§ EXTRACTED INFORMATION:
▼

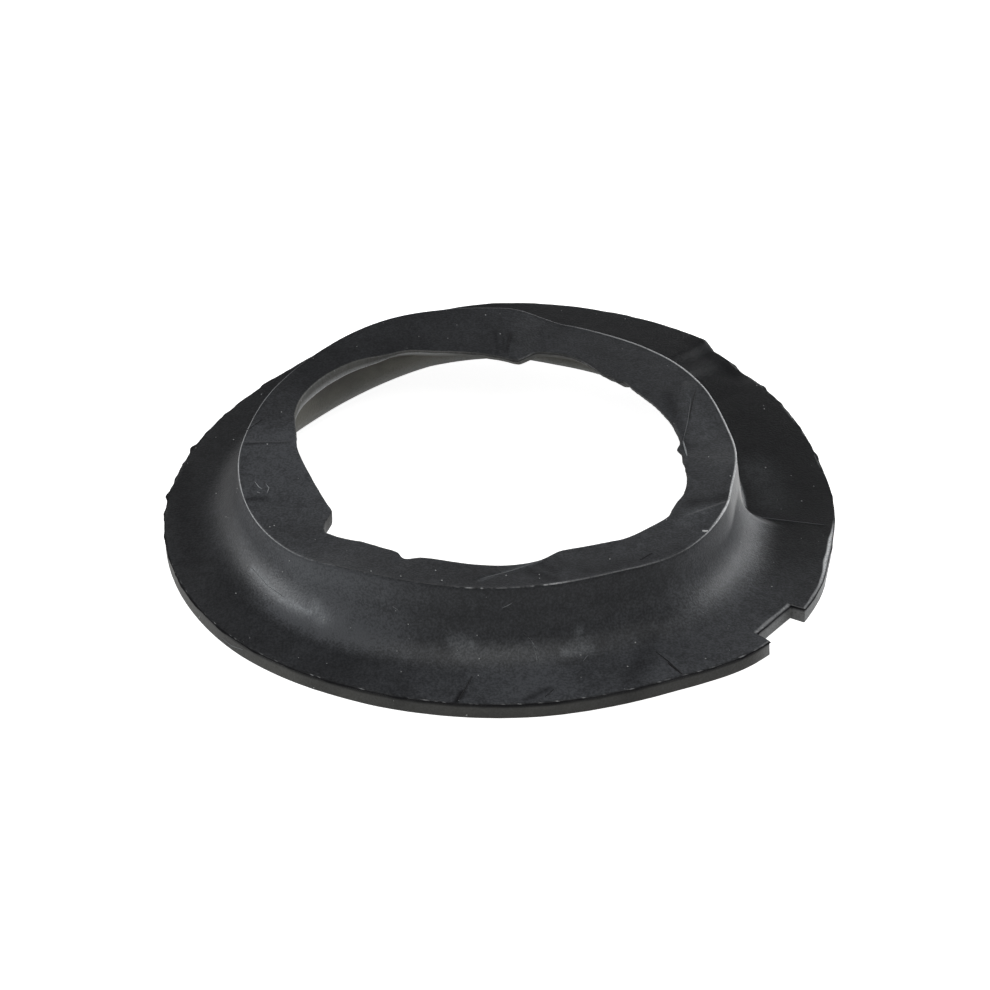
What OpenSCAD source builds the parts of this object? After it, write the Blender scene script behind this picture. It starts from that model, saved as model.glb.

▲
▼

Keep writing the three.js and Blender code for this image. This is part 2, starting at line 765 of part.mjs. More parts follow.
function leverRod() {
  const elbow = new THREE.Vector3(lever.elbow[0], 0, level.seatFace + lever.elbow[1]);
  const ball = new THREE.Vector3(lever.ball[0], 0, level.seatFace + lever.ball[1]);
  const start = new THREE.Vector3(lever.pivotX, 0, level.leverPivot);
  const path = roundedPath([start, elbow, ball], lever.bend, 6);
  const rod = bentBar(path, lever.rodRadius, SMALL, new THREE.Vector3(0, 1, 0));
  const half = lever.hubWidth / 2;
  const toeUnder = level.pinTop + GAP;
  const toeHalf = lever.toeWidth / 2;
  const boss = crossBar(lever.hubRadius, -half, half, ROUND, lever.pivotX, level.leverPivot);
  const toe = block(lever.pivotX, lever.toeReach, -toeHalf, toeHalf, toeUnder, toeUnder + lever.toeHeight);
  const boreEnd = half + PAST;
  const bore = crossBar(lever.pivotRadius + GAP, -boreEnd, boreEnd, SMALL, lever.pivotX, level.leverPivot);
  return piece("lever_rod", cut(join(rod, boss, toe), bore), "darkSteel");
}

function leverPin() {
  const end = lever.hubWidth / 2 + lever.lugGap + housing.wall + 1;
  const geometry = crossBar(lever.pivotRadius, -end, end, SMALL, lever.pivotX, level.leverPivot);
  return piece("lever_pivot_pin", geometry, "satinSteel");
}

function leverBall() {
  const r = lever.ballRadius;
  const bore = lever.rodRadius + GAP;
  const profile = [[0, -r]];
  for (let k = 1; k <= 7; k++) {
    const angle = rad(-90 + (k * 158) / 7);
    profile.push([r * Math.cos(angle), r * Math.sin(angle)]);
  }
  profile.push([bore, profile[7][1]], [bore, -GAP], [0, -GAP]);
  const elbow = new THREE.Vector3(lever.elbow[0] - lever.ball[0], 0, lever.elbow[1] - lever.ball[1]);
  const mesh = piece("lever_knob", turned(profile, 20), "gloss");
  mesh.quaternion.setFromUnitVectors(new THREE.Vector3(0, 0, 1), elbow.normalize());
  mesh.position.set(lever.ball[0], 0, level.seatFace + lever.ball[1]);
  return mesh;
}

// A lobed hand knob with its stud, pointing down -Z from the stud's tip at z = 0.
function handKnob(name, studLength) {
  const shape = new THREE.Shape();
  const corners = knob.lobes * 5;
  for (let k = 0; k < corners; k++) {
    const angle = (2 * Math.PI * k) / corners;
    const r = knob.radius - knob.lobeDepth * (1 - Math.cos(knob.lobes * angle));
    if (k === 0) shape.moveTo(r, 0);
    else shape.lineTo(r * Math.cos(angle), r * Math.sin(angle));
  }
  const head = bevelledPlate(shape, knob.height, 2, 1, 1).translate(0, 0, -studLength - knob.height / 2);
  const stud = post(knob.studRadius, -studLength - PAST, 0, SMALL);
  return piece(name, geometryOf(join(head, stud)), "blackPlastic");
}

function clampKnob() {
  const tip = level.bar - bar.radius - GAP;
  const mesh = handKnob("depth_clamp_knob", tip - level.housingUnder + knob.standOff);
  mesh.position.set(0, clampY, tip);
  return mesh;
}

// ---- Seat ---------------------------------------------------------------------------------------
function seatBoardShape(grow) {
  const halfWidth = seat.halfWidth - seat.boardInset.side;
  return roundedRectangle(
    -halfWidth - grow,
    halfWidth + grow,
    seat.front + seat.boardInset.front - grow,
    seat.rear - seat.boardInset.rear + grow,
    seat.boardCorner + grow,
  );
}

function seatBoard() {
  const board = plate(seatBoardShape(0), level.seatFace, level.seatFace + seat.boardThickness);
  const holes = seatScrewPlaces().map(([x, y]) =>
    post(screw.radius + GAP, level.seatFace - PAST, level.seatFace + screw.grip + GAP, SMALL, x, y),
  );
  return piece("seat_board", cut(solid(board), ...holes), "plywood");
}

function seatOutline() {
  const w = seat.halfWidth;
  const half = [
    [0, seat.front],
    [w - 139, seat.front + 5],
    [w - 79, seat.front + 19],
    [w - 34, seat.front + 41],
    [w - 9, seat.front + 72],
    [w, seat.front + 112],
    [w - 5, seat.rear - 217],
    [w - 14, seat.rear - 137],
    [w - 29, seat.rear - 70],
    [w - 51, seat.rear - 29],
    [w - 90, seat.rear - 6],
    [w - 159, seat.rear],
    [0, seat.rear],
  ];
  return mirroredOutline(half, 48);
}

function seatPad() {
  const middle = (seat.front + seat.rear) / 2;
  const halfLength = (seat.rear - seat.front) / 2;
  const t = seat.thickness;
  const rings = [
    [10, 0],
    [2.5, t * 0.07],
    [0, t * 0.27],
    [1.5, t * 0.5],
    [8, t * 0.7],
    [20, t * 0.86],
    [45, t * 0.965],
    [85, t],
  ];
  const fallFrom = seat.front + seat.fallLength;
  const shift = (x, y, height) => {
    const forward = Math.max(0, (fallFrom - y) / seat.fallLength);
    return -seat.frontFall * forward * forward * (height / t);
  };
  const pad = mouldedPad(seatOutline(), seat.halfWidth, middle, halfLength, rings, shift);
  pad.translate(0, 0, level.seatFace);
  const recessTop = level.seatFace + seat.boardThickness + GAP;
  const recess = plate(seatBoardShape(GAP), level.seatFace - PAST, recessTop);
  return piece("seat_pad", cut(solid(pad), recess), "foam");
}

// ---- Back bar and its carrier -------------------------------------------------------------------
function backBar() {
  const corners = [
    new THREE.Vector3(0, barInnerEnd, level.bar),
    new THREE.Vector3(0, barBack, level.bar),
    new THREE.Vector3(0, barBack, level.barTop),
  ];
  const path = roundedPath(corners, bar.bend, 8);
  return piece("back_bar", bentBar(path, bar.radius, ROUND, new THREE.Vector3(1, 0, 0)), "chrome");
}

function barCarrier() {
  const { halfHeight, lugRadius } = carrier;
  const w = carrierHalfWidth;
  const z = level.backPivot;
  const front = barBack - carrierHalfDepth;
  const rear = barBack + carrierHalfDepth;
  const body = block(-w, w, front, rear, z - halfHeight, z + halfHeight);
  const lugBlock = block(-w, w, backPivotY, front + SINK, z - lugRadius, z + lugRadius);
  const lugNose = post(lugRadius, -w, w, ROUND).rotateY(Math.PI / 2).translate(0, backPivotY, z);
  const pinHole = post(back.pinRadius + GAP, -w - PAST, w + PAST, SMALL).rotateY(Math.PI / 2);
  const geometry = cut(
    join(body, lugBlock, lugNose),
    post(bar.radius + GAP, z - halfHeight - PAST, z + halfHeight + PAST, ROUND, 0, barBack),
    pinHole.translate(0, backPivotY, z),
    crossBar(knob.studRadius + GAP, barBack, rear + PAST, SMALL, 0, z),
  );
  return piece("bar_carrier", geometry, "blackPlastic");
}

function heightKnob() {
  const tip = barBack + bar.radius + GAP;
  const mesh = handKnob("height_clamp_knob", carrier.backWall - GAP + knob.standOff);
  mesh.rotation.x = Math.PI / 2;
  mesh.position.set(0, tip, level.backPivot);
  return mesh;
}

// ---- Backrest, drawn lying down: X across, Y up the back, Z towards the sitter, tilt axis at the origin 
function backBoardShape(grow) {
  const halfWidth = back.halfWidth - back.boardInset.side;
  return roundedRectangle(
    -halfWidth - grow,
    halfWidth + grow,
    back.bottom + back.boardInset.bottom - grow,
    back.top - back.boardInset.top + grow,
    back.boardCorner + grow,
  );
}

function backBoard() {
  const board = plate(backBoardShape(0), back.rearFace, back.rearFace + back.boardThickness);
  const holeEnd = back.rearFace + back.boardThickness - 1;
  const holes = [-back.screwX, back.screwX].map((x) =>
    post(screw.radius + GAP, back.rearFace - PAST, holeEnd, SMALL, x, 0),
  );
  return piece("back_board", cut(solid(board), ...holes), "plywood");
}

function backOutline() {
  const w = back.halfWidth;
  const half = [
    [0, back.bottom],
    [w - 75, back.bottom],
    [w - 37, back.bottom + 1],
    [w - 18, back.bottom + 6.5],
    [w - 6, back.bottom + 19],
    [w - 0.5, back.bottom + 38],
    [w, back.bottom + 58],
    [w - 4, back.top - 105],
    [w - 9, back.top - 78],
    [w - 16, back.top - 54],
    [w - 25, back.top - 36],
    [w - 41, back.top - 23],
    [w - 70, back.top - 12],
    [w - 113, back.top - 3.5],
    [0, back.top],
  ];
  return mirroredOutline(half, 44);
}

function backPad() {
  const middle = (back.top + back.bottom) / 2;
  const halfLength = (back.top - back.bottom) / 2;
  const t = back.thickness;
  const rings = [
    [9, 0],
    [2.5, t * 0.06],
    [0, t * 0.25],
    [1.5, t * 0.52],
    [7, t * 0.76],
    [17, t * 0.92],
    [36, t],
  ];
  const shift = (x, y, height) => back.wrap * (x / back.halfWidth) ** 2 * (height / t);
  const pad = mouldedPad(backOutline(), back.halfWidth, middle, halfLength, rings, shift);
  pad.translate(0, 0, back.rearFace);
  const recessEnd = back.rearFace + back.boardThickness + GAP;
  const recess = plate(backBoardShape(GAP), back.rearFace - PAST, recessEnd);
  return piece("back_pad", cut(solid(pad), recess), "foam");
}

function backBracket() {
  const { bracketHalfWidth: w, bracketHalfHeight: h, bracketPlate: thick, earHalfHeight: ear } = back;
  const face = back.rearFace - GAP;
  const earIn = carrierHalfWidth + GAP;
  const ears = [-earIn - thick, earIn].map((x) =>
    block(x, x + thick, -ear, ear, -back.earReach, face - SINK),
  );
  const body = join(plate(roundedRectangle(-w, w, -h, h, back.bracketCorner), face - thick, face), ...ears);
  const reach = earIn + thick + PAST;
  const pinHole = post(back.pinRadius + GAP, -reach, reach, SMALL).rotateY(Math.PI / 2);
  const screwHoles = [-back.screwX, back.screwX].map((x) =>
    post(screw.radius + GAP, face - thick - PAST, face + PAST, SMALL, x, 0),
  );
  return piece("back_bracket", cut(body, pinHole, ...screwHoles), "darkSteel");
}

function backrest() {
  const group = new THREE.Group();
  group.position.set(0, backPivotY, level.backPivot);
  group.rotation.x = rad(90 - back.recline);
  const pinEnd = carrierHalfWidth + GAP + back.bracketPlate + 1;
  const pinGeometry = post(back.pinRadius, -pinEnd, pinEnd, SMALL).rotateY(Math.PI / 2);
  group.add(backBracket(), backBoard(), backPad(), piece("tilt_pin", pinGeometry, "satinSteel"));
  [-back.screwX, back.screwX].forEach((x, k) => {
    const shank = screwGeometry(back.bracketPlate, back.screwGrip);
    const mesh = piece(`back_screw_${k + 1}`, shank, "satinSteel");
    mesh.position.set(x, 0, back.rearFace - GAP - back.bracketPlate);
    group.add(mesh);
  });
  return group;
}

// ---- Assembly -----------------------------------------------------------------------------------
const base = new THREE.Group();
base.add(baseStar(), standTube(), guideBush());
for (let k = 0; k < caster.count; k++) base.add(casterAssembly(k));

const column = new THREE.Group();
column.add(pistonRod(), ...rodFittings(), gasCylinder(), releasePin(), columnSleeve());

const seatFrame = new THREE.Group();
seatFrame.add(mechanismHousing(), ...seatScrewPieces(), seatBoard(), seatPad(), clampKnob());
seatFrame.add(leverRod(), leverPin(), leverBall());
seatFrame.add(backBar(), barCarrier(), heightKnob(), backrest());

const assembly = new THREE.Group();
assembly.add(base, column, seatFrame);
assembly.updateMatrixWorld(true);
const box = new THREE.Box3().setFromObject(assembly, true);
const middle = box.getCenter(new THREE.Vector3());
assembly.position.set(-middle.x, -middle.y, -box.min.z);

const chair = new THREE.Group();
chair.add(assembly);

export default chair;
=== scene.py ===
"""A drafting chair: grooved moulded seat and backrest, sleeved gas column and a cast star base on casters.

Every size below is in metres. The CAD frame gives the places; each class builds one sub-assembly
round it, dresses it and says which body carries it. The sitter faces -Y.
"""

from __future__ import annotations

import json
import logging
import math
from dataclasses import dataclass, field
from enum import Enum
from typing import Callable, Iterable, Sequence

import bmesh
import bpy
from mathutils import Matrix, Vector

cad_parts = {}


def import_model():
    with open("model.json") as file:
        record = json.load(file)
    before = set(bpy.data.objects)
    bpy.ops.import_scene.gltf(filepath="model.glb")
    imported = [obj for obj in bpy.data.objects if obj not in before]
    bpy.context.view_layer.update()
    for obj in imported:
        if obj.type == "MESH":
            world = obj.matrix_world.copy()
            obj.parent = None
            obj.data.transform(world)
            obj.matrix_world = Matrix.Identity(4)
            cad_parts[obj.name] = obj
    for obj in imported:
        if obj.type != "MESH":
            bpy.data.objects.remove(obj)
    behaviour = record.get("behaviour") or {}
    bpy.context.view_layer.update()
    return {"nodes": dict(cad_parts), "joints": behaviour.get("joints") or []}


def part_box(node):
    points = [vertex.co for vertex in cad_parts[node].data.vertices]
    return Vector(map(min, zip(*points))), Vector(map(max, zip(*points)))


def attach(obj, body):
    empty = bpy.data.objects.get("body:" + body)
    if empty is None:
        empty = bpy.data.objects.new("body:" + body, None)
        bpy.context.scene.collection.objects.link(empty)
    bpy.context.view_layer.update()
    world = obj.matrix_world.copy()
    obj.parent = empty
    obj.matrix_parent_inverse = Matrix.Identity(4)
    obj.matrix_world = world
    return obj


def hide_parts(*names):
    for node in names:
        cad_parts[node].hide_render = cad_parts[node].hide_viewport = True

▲

Take the line containing "const middle = box.getCenter(new" and the line containing "record = json.load(file)". Write out both and all lines between, exactly, and nothing more.

§ FINISHED TASK:
const middle = box.getCenter(new THREE.Vector3());
assembly.position.set(-middle.x, -middle.y, -box.min.z);

const chair = new THREE.Group();
chair.add(assembly);

export default chair;
=== scene.py ===
"""A drafting chair: grooved moulded seat and backrest, sleeved gas column and a cast star base on casters.

Every size below is in metres. The CAD frame gives the places; each class builds one sub-assembly
round it, dresses it and says which body carries it. The sitter faces -Y.
"""

from __future__ import annotations

import json
import logging
import math
from dataclasses import dataclass, field
from enum import Enum
from typing import Callable, Iterable, Sequence

import bmesh
import bpy
from mathutils import Matrix, Vector

cad_parts = {}


def import_model():
    with open("model.json") as file:
        record = json.load(file)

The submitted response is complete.